The Golden Bears won both games in 2014 in front of crowds that were measured in the hundreds.
“We played at Baum Stadium, and I always was wondering the Arkansas reaction when they walked into Evans Diamond — which is maybe the opposite of the bells and whistles of Baum Stadium — how they would react,” Esquer said. “And you know what, they treated us with the utmost respect and we had good ballgames out there. I’ve always, always been a fan of Coach Van Horn’s, but that really let me know what type of individual he was just as far as keeping his word.”
Quinn Mathews, the lefty who allowed 2 singles and 4 walks and struck out 10 Razorbacks in 6 innings in Stanford’s 5-0 win over Arkansas on Feb. 27, has been pitching out of the bullpen since a three-game series against Cal on May 6-8.
Stanford Coach David Esquer made the decision after his bullpen blew Mathews’ 7-3 lead after six innings in what became an 11-10 loss at Washington on May 1.
“The most important move we made the whole season probably was Quinn Mathews going to the bullpen,” Esquer said.
“Once we made that switch, it stabilized our ability to win games at the end of the game, so that was probably the most important move we made.
“He accepted it. He understood early on because it was that kind of hybrid role that maybe we would close him and then still start him, it became kind of confusing to him what we were actually doing.”

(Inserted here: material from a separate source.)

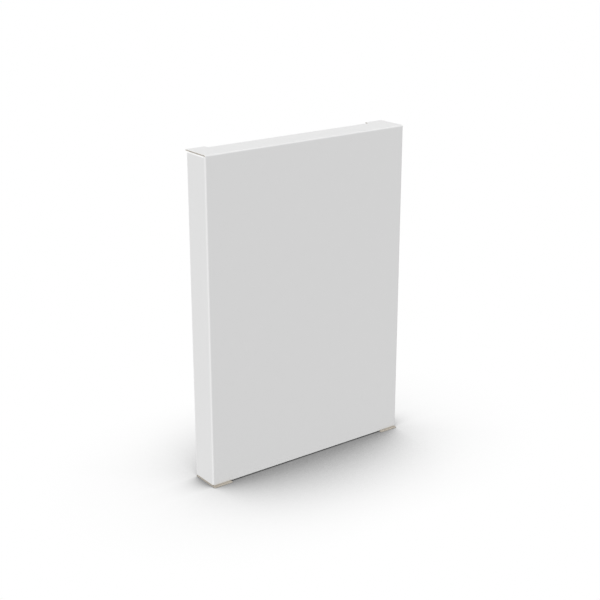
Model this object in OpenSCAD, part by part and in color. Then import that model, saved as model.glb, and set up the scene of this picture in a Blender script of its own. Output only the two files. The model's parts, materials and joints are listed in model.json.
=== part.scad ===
// Folding carton for a board game: a tall, shallow reverse tuck box of coated
// chipboard, closed and standing upright. Four walls, joined by folds and one
// glued seam, make the sleeve. Each end closes with a slit lock: a closure folds
// from one wall over two dust flaps, its tuck flap goes in behind the opposite
// wall, and its two shoulders stay flat over that wall's edge.
// The top closure folds from the front wall and the bottom closure from the rear
// wall, so the bottom end is the top end turned half a turn about X.
// +Z is up and the front wall faces -Y. The origin is on the ground, under the
// middle of the carton.

/* [Carton] */
// Width across the front wall
carton_w = 142; // [100:1:300]
// Depth from the front wall's face to the rear wall's face
carton_d = 18.8; // [17:0.1:60]
// Height over both closures
carton_h = 200; // [80:1:400]

/* [Board] */
// Thickness of the board
board = 0.6; // [0.5:0.1:1.2]
// Inside radius of a fold between two walls, or from a wall to a flap
fold_inner = 0.3; // [0.05:0.05:0.4]
// Gap between two layers of board that lie on each other
layer_gap = 0.05; // [0.02:0.01:0.2]
// Radius where a die-cut edge turns a corner
cut_corner = 0.4; // [0.1:0.1:0.6]

/* [Closures] */
// How far each end of a closure stays in from the side wall's face
closure_inset = 0.2; // [0.2:0.1:3]
// Length of the slit that frees each shoulder, from the side wall's face
slit_l = 13; // [9:0.5:13.5]
// How far a shoulder reaches past the wall that it lies on
shoulder_reach = 1.5; // [0:0.1:2]
// Gap between a closure and the free edge of the wall under it
edge_gap = 0.45; // [0.1:0.05:0.5]

/* [Tuck flaps] */
// Length of a tuck flap from its fold's axis to its free edge
tuck_l = 12.5; // [8:0.5:14]
// Inside radius of the fold between a closure and its tuck flap
tuck_inner = 0.2; // [0.1:0.05:0.5]
// Gap between the fold of a tuck flap and the wall that it goes in behind
tuck_gap = 0.1; // [0.05:0.05:0.5]
// Lean beyond the least angle at which the flap's edge swings clear of that wall
lean_spare = 1; // [0.5:0.5:4]
// Radius of the tuck flap's two free corners
tuck_corner = 8; // [3:0.5:8]
// How far each end of the tuck flap stays in from the slit's end
tuck_end_gap = 0.3; // [0.1:0.1:2]

/* [Dust flaps] */
// Length of a dust flap from the side wall's face to its tip
dust_l = 18; // [14.5:0.5:20]
// Gap between the closure's fold and the flap's tapered edge, at the flap's fold
dust_gap = 0.2; // [0.2:0.1:1.5]
// Turn of a dust flap for each degree that the closure turns
dust_follow = 0.4; // [0.2:0.05:0.45]
// Slope of the tapered edge beyond the least at which it clears the closure
taper_spare = 0.02; // [0.02:0.01:0.1]
// Gap between the end of a dust flap's shoulder and the end of the slit
lock_gap = 0.5; // [0.3:0.1:1.5]
// How far the flap past its shoulder stays in from the tuck wall's face
tuck_relief = 4.5; // [4:0.1:5.5]
// How far the flap's tip stays in from the tuck wall's face
tip_relief = 7; // [6:0.1:8]
// Radius of the tip's two corners, at most half the tip's width
tip_corner = 1; // [0.3:0.1:1.2]

/* [Glued seam] */
// Width of the glue flap from its fold to its free edge
glue_flap_w = 12; // [8:0.5:14]
// Angle at which the glue flap narrows at each end
glue_flap_taper = 20; // [5:1:40]
// Thickness of the line of glue
glue_t = 0.1; // [0.05:0.05:0.2]
// How far the line of glue stays in from the glue flap's edges
glue_margin = 2; // [1:0.5:3]
// How far the right wall's raw edge stays in from the rear wall's face
seam_gap = 0.3; // [0.1:0.1:1]

/* [Hidden] */

coated_white = [0.93, 0.93, 0.92];
crease_white = [0.88, 0.88, 0.86];
glue_amber = [0.85, 0.78, 0.6];
arc_steps = 8;
$fn = 64;

// Faces of the sleeve
half_w = carton_w / 2;
front_y = -carton_d / 2;
rear_y = carton_d / 2;

// A fold is a quarter ring, and each panel starts where its ring ends. The
// fold's axis is where the middles of the two panels would cross.
fold_r = fold_inner + board;
wall_half = half_w - fold_r;

// Levels at the top end, counted down from the top of the closure
free_drop = board + edge_gap;
dust_drop = board + layer_gap;
step_drop = dust_drop + board + layer_gap;
shelf_drop = dust_drop + fold_r;
dust_start = fold_r + dust_gap;

// Radius of the step in a wide wall's free edge, which is lower than two cut corners
step_corner = min(cut_corner, step_drop - free_drop) * 0.4;

// Level of the hinge edge of a wide wall, where its closure's fold starts
hinge_z = carton_h - fold_r;

// The tuck flap leans inwards, so that its free edge clears the wall all the
// way as the closure swings up about its own fold
closure_half = half_w - closure_inset;
tuck_y = rear_y - board - tuck_gap - board / 2;
tuck_reach = tuck_y - (front_y + board / 2);
tuck_lean = asin(tuck_l / (2 * tuck_reach)) + lean_spare;
tuck_bend = 90 + tuck_lean;
tuck_mid_r = tuck_inner + board / 2;
tuck_set = tuck_mid_r * tan(tuck_bend / 2);
slit_x = half_w - slit_l;
tuck_half = slit_x - tuck_end_gap;

// The glue flap lies against the inside of the right wall
glue_flap_x = half_w - board - glue_t;
glue_fold_x = glue_flap_x - fold_r;
glue_fold_y = rear_y - fold_r;

// Points of an arc that rounds the corner p to radius r, between the edges that
// leave it along the unit vectors u and v
function corner_arc(p, r, u, v) =
    let (half = acos(u * v) / 2,
         inward = (u + v) / norm(u + v),
         centre = p + inward * r / sin(half),
         turn = cross(u, v) < 0 ? 90 - half : half - 90,
         aim = atan2(-inward[1], -inward[0]))
    [for (i = [0 : arc_steps])
        centre + r * [cos(aim + turn * (2 * i / arc_steps - 1)), sin(aim + turn * (2 * i / arc_steps - 1))]];

function flat(corner) = [corner[0], corner[1]];

function unit(v) = v / norm(v);

// Outline through corners [x, y, r], each rounded to its own radius r
function rounded(corners) =
    let (count = len(corners))
    [for (i = [0 : count - 1])
        let (here = flat(corners[i]),
             back = unit(flat(corners[(i + count - 1) % count]) - here),
             ahead = unit(flat(corners[(i + 1) % count]) - here))
        each corners[i][2] > 0 ? corner_arc(here, corners[i][2], back, ahead) : [here]];

// Strip of board bent round the Z axis, from the angle start on
module bent_strip(inner, start, bend, length) {
    rotate([0, 0, start])
        rotate_extrude(angle = bend)
            translate([inner, 0])
                square([board, length]);
}

// The same strip along X, where its angles run from +Y to +Z
module strip_along_x(inner, start, bend, half) {
    translate([-half, 0, 0])
        rotate([90, 0, 90])
            bent_strip(inner, start, bend, 2 * half);
}

// The upright fold at a corner of the sleeve, whose inside is at x, y. Its lower
// end is cut back for a dust flap's shoulder, and its upper end is at the level high.
module upright_fold(x, y, start, high) {
    color(crease_white)
        translate([x, y, shelf_drop])
            bent_strip(fold_inner, start, 90, high - shelf_drop);
}

// Turns a piece of the top end into the same piece of the bottom end
module at_bottom() {
    translate([0, 0, carton_h])
        rotate([180, 0, 0])
            children();
}

// Turns a piece at the left end into the same piece at the right end
module at_right() {
    mirror([1, 0, 0])
        children();
}

// A wide wall, folded to the closure at its top. Its lower edge is free, and is
// cut back at both ends for the shoulders of the two dust flaps.
module wide_wall(right_half) {
    color(coated_white)
        translate([0, front_y + board, 0])
            rotate([90, 0, 0])
                linear_extrude(board)
                    polygon(rounded([
                        [-wall_half, step_drop, 0],
                        [-slit_x, step_drop, step_corner],
                        [-slit_x, free_drop, step_corner],
                        [slit_x, free_drop, step_corner],
                        [slit_x, step_drop, step_corner],
                        [right_half, step_drop, 0],
                        [right_half, hinge_z, 0],
                        [-wall_half, hinge_z, 0]]));
}

module front_panel() {
    wide_wall(wall_half);
}

module rear_panel() {
    at_bottom()
        wide_wall(glue_fold_x);
}

// A side wall between its two dust flaps, with outer face at x
module side_wall(x, rear_edge) {
    color(coated_white)
        translate([x, front_y + fold_r, shelf_drop])
            cube([board, rear_edge - (front_y + fold_r), carton_h - 2 * shelf_drop]);
}

module left_panel() {
    side_wall(-half_w, rear_y - fold_r);
}

// The right wall ends in the raw edge of the board, over the glue flap's fold
module right_panel() {
    side_wall(half_w - board, rear_y - seam_gap);
}

module front_left_crease() {
    upright_fold(-wall_half, front_y + fold_r, 180, hinge_z);
}

module front_right_crease() {
    upright_fold(wall_half, front_y + fold_r, 270, hinge_z);
}

module rear_left_crease() {
    at_bottom()
        front_left_crease();
}

module glue_flap_crease() {
    upright_fold(glue_fold_x, glue_fold_y, 0, carton_h - shelf_drop);
}

// Outline of the glue flap in Y and Z, drawn margin inside its edges
module glue_flap_outline(margin) {
    narrowing = (glue_flap_w - margin) * tan(glue_flap_taper);
    low = shelf_drop + margin;
    free_y = glue_fold_y - glue_flap_w + margin;
    polygon(rounded([
        [glue_fold_y - margin, low, 0],
        [glue_fold_y - margin, carton_h - low, 0],
        [free_y, carton_h - low - narrowing, cut_corner],
        [free_y, low + narrowing, cut_corner]]));
}

// Stands a Y and Z outline upright, thickness deep from x on
module upright_plate(x, thickness) {
    translate([x, 0, 0])
        rotate([90, 0, 90])
            linear_extrude(thickness)
                children();
}

module glue_flap() {
    color(coated_white)
        upright_plate(glue_flap_x - board, board)
            glue_flap_outline(0);
}

module glue_line() {
    color(glue_amber)
        upright_plate(glue_flap_x, glue_t)
            glue_flap_outline(glue_margin);
}

// The flat closure. Between the slits it ends at the tuck flap's fold, and past
// them its shoulders run on over the edge of the wall.
module closure() {
    fold_end = tuck_y - tuck_set;
    shoulder_end = rear_y + shoulder_reach;
    color(coated_white)
        translate([0, 0, carton_h - board])
            linear_extrude(board)
                polygon(rounded([
                    [-closure_half, front_y + fold_r, 0],
                    [closure_half, front_y + fold_r, 0],
                    [closure_half, shoulder_end, cut_corner],
                    [slit_x, shoulder_end, cut_corner],
                    [slit_x, fold_end, 0],
                    [-slit_x, fold_end, 0],
                    [-slit_x, shoulder_end, cut_corner],
                    [-closure_half, shoulder_end, cut_corner]]));
}

module closure_crease() {
    color(crease_white)
        translate([0, front_y + fold_r, hinge_z])
            strip_along_x(fold_inner, 90, 90, closure_half);
}

// The tuck flap hangs from its fold and leans towards the hinge wall
module tuck_flap() {
    color(coated_white)
        translate([0, tuck_y, carton_h - board / 2])
            rotate([90 - tuck_lean, 0, 0])
                translate([0, 0, -board / 2])
                    linear_extrude(board)
                        polygon(rounded([
                            [-tuck_half, -tuck_set, 0],
                            [-tuck_half, -tuck_l, tuck_corner],
                            [tuck_half, -tuck_l, tuck_corner],
                            [tuck_half, -tuck_set, 0]]));
}

module tuck_crease() {
    color(crease_white)
        translate([0, tuck_y - tuck_set, carton_h - board / 2 - tuck_mid_r])
            strip_along_x(tuck_inner, -tuck_lean, tuck_bend, slit_x);
}

// The left dust flap. Its shoulder fills the depth of the carton as far as the
// slit, one edge tapers to clear the closure, and the tip stays off the tuck flap.
module dust_flap() {
    tip_y = dust_start + (dust_follow + taper_spare) * (dust_l - fold_r);
    tip_end_y = carton_d - tip_relief;
    tip_r = min(tip_corner, (tip_end_y - tip_y) / 2);
    shoulder_x = slit_l - lock_gap;
    color(coated_white)
        translate([-half_w, front_y, carton_h - dust_drop - board])
            linear_extrude(board)
                polygon(rounded([
                    [fold_r, dust_start, 0],
                    [dust_l, tip_y, tip_r],
                    [dust_l, tip_end_y, tip_r],
                    [shoulder_x, carton_d - tuck_relief, cut_corner],
                    [shoulder_x, carton_d, cut_corner],
                    [fold_r, carton_d, 0]]));
}

module dust_crease() {
    color(crease_white)
        translate([-wall_half, rear_y - fold_r, carton_h - shelf_drop])
            rotate([90, 0, 0])
                bent_strip(fold_inner, 90, 90, carton_d - fold_r - dust_start);
}

front_panel();
rear_panel();
left_panel();
right_panel();
front_left_crease();
front_right_crease();
rear_left_crease();
glue_flap_crease();
glue_flap();
glue_line();
closure();  // top_closure
closure_crease();  // top_closure_crease
tuck_flap();  // top_tuck_flap
tuck_crease();  // top_tuck_crease
dust_flap();  // top_dust_flap_left
dust_crease();  // top_dust_crease_left
at_right() dust_flap();  // top_dust_flap_right
at_right() dust_crease();  // top_dust_crease_right
at_bottom() closure();  // bottom_closure
at_bottom() closure_crease();  // bottom_closure_crease
at_bottom() tuck_flap();  // bottom_tuck_flap
at_bottom() tuck_crease();  // bottom_tuck_crease
at_bottom() dust_flap();  // bottom_dust_flap_left
at_bottom() dust_crease();  // bottom_dust_crease_left
at_bottom() at_right() dust_flap();  // bottom_dust_flap_right
at_bottom() at_right() dust_crease();  // bottom_dust_crease_right
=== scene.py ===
import json
import bpy
import numpy as np
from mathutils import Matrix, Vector


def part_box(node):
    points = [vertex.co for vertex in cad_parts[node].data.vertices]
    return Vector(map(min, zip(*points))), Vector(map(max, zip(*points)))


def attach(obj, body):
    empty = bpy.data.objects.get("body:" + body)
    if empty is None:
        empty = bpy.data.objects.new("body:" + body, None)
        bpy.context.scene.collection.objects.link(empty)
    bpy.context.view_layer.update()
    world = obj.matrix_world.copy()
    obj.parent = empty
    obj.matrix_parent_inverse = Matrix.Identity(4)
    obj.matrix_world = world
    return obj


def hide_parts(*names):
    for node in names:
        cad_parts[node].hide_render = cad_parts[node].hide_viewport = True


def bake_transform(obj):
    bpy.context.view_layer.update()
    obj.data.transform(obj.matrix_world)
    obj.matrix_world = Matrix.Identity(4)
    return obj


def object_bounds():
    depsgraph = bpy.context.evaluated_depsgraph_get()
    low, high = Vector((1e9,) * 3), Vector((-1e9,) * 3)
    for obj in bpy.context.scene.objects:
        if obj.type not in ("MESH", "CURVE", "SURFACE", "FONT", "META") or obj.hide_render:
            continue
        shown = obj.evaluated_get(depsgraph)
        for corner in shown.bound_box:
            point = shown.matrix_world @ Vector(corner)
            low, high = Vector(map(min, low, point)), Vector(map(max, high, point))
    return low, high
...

Stanford ace Alex Williams said he was proud of the way Mathews (9-1, 2.62 ERA, 9 saves) adjusted to being pulled from the rotation.
“I think moving out of the starting role he wasn’t the biggest fan of it at first,” Williams said. “But he’s definitely grown and understood that’s what the team needed.
“I think the second he went to the pen, I think we went on a 17-game winning streak.”